Je ne crois pas que le marché éditorial et l’actualité littéraire soient si déconnectés de la littérature, du moins dans les services littéraires ; il y a seulement d’autres problématiques, lourdes, qui s’y croisent, mais il ne faut pas diaboliser les éditeurs. Il y a de belles résistances internes. En montant une revue, on n’aperçoit qu’une partie incomplète des difficultés auxquelles l’édition fait face, et c’est déjà lourd. Néanmoins, le ressenti de jeunes auteurs est que face à une maison d’édition classique, les chances d’être édité sans être connu de la maison au préalable sont faibles voire inexistantes. Besoin de travailler encore le texte ou entre-soi, genre novateur inadapté à une ligne éditoriale, frilosité financière des éditeurs, inadaptation au marché, littérature « conceptuelle », beaucoup de causes sont identifiées dans un parti comme dans l’autre. Qui a tort, qui a raison ? En attendant, des gens écrivent de la littérature et c’est cela que nous avions envie de faire vivre.

Les textes sont sélectionnés pour Débuts par un comité de lecture avec au moins un nouveau membre (ajout ou remplacement) à chaque fois, pour que jamais nos écoutilles ne se ferment. Les critères sont la qualité littéraire du texte, le traitement du thème, et le kiff ressenti par les membres du comité à la lecture. Nous portons une attention particulière à la littérature qui apporte quelque chose, une émotion, un traitement neuf, un bon moment gratuit ou une réflexion pertinente, peu importe, mais à la littérature singulière, d’auteurs qui ont su trouver comment transmettre.
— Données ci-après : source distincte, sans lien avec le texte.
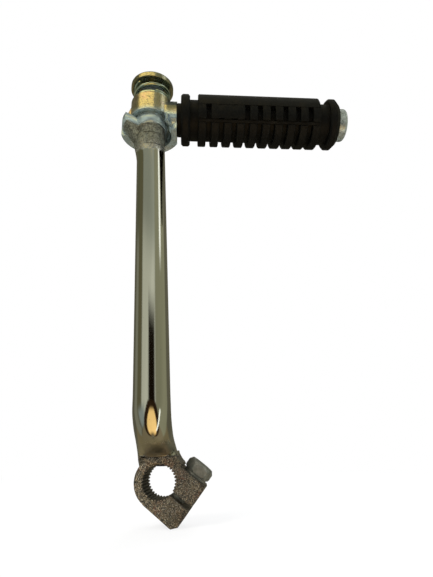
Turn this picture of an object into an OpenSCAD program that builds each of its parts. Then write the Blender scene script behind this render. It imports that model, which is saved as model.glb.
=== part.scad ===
// Folding kick start lever for a small motorcycle, stowed.
// Frame: origin in the middle of the splined bore, +Y along the bore towards the engine,
// +Z up the arm, +X the side where the pedal is stowed. Sizes are in millimetres.

/* [Lever] */
// Height of the pedal's axis above the splined bore
pedal_z = 160; // [140:1:190]
// Distance of the pivot pin outward from the middle of the bore, along -Y
pivot_out = 20; // [16:0.5:24]
// Sideways place of the pivot pin
pivot_x = -6; // [-9:0.5:-3]
// Radius of the arm at its foot
arm_foot_r = 7.1; // [6.5:0.1:7.6]
// Radius of the arm at its head
arm_head_r = 6.3; // [6:0.1:6.6]
// Sideways place of the arm's axis where its straight bar starts
arm_foot_x = -1.2; // [-2:0.1:0]
// Sideways place of the arm's axis at the boss
bend_x = -1.3; // [-2:0.1:0]
// Height at which the bend above the boss starts
bend_start_z = 3; // [2:0.5:5]
// Angle of the slanted stretch between the two bends
bend_angle = 58; // [50:1:62]
// Radius of each bend at the bar's axis
bend_r = 11; // [9:0.5:12]

/* [Splined boss] */
// Width of the boss along the bore
boss_w = 15.5; // [14:0.1:18]
// Outer radius of the boss
boss_r = 9.5; // [9.3:0.1:10.2]
// Radius over the tips of the serration
spline_tip_r = 6.2; // [5.9:0.05:6.4]
// Depth of a serration groove
spline_depth = 0.7; // [0.4:0.05:0.9]
// Number of serration teeth
spline_teeth = 34; // [28:1:36]
// Half the width over the two jaws
jaw_half = 9.3; // [8.8:0.1:9.3]
// Direction of the jaws, below +X
jaw_angle = 38; // [34:1:44]
// Distance from the bore's middle to the end of the jaws
jaw_len = 15.4; // [15.2:0.1:17]
// Width of the slit between the jaws
slit_w = 1.9; // [1.5:0.1:2.6]
// Bevel on the lower corner of the jaws
jaw_bevel = 1.8; // [1:0.1:2.2]
// How much thicker the lower jaw is than the upper one
jaw_extra = 0.35; // [0:0.05:0.6]
// Chamfer between a jaw's end and its faces, measured along the face
end_chamfer = 2.4; // [1:0.1:3]
// Chamfer between a jaw's end and its faces, measured along the end
side_chamfer = 1.7; // [0.8:0.1:2.4]

/* [Pinch bolt] */
// Thread diameter of the pinch bolt
bolt_d = 5.5; // [5:0.1:5.6]
// Distance from the bore's middle to the bolt's axis
bolt_at = 9.25; // [9.2:0.05:9.6]
// Width across the flats of the bolt's head
bolt_flats = 10; // [9:0.5:11]
// Height of the bolt's head
bolt_head_h = 4.2; // [3.6:0.1:5]
// Thickness of the washer under the head
bolt_washer_t = 1.2; // [0.8:0.1:1.6]
// Outer radius of the washer under the head
bolt_washer_r = 4.8; // [4.4:0.1:5.4]

/* [Pivot] */
// Radius of the pivot pin
pin_r = 5.4; // [5:0.1:5.6]
// Radial clearance of the knuckle on the pin
pin_fit = 0.05; // [0.03:0.01:0.08]
// Height of the pin's top above the pedal's axis
pin_top = 22.4; // [22.2:0.1:24]
// Radius of the shoulder that carries the knuckle
shoulder_r = 7.7; // [7.2:0.1:8.2]
// Thickness of the shoulder
shoulder_h = 4.2; // [3.4:0.1:5]
// Height of the step from the bar to the shoulder
head_step = 1.6; // [1:0.1:4]
// Depth of the shoulder's top below the pedal's axis
shoulder_drop = 1.8; // [1.2:0.1:2.4]
// Gap that opens between the knuckle and the lug at each end of the swing, in degrees
stop_gap = 2; // [1.5:0.5:3]
// Angle of the lug's first side about the pin, from +X
lug_from = 187; // [185:1:190]
// Angle of the lug's second side about the pin, from +X
lug_to = 223; // [218:1:226]
// Outer radius of the lug
lug_r = 13.4; // [12.8:0.1:13.7]
// Height of the lug's top from the pedal's axis
lug_top = -3; // [-3.4:0.1:-2.6]
// Height of the gusset that carries the lug
gusset_h = 11; // [9:0.5:14]

/* [Pedal] */
// Angle of the stowed pedal about the pin, from +X towards the engine
stow_angle = 6.5; // [2:0.5:8]
// Swing of the pedal from stowed to ready for use
swing = 96; // [90:1:98]
// Radius of the knuckle's barrel
barrel_r = 9.7; // [9.2:0.1:10.2]
// Height of the barrel's top above the pedal's axis
barrel_top = 8.6; // [8:0.1:9.4]
// Radius of the knuckle's skirt
skirt_r = 13.7; // [13.2:0.1:14.4]
// Inner radius of the skirt
skirt_bore_r = 9.8; // [9.4:0.1:10.2]
// Height of the skirt's band
skirt_h = 5.5; // [4.5:0.1:6.5]
// Depth of the skirt's lower edge below the pedal's axis
skirt_drop = 9.5; // [9:0.1:10.4]
// How far the short wall beside the lug's room stands out from the barrel
wall_t = 1.7; // [1.2:0.1:2.4]
// How much higher the short wall's lower edge is than the skirt's
wall_step = 2.6; // [2:0.1:3.4]
// Distance from the pin's axis to the face that the rubber meets
root_face = 12.4; // [12:0.1:13.4]
// Width of the knuckle's root block
root_w = 14.4; // [13:0.1:15]
// Height of the knuckle's root block
root_h = 15; // [13:0.1:15.6]
// Radius of the shank through the rubber
shank_r = 5.4; // [4.8:0.1:5.8]

/* [Rubber] */
// Radius over the ribs of the rubber
rubber_r = 11.8; // [11.2:0.1:12.4]
// Radius at the bottom of the grooves
groove_r = 9.4; // [8.8:0.1:10]
// Length of the narrow collar next to the knuckle
collar_len = 1.9; // [1.5:0.1:3]
// Radius of the narrow collar
collar_r = 7.7; // [7.2:0.1:8.4]
// Thickness of the inner flange
inner_flange = 4.2; // [3.4:0.1:5]
// Width of the plain neck beside the inner flange
neck_w = 3.8; // [3:0.1:4.6]
// Width of the plain neck beside the outer flange
outer_neck_w = 4.8; // [3.6:0.1:5.6]
// Number of ribs
ribs = 10; // [8:1:11]
// Width of a rib
rib_w = 3.7; // [3.4:0.1:4.2]
// Width of a groove between two ribs
groove_w = 2.25; // [1.7:0.05:2.6]
// Thickness of the outer flange
outer_flange = 4.9; // [4:0.1:6]
// Chamfer of the flanges
flange_chamfer = 0.8; // [0.4:0.1:1.2]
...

Ainsi, dans le premier numéro, nous avons choisi de publier : de la poésie, un extrait de pièce de théâtre, deux incipits de roman, une nouvelle complète, une nouvelle complète qui pourrait ne jamais terminer, une performance plastico-littéraire. La variété des genres choisis reflète celle des genres reçus, et cette diversité représente ce que nous voulions pour ce premier numéro.

Revue Débuts © A. Freudenthal

À la création de sa revue Trafic, Serge Daney affirmait que tout revue consiste à faire revenir, à faire revoir ce qu’on n’aurait peut-être pas aperçu sans elle. Que cherchez-vous à faire revenir dans votre revue qui aurait peut-être été mal vu sans elle ?

Nous faisons advenir ce qui n’a pas eu lieu parce que des gens mal réveillés n’ont pas eu le temps, ou l’argent, ou la volonté, ou l’œil ouvert, ou l’accès à, ou le pouvoir de conviction pour, ou l’écoute nécessaire de leur chef, ou l’époque, ou les moyens de découvrir, ou la possibilité d’attendre que, pour faire surgir ces textes-là. Et nous encourageons ceux qui pensent que nous sommes nous-mêmes mal réveillés à poursuivre leur tâche et leur travail, et à continuer à écrire.

Est-ce qu’enfin créer et animer une revue aujourd’hui, dans un contexte économique complexe pour la diffusion, n’est-ce pas finalement affirmer un geste politique ? Une manière de résistance ?

C’est un geste éminemment politique. La complexité de la diffusion vient à la fois du contexte pandémique dans lequel la revue a été créée et du contexte économique éditorial pré-existant. Quelle tristesse de constater qu’il n’y a pas de soutien à la création des revues, y compris via les institutions compétentes. Nous avons longtemps réfléchi à la pertinence de créer une offre de textes supplémentaires, quand des revues et des maisons indépendantes sont déjà en danger économique. Mais les voix comptent, et il nous a semblé important d’aller en chercher là où on ne venait pas les chercher, justement. L’un de nos textes publiés est celui d’une autrice qui n’avait jamais présenté de texte à un éditeur jusqu’ici. Elle nous a trouvées sur Instagram ! Ce n’est même pas révolutionnaire, en 2021, mais cela veut dire qu’on n’était pas venu la chercher, jusqu’ici. Croire que l’éditeur et l’auteur travaillent ensemble, et que l’édition est un service et un métier, plutôt que d’imaginer un auteur au service de l’éditeur qui accorde le privilège de l’édition : nous apprenons au fil de l’aventure que cela est extrêmement politique. Toute édition devrait l’être. Cela n’empêche pas de voir qu’il y a des contraintes économiques à prendre en compte, ce serait manquer de pragmatisme. Mais l’indépendance, l’intégrité du texte : une revue permet ça, quand elle parvient à survivre.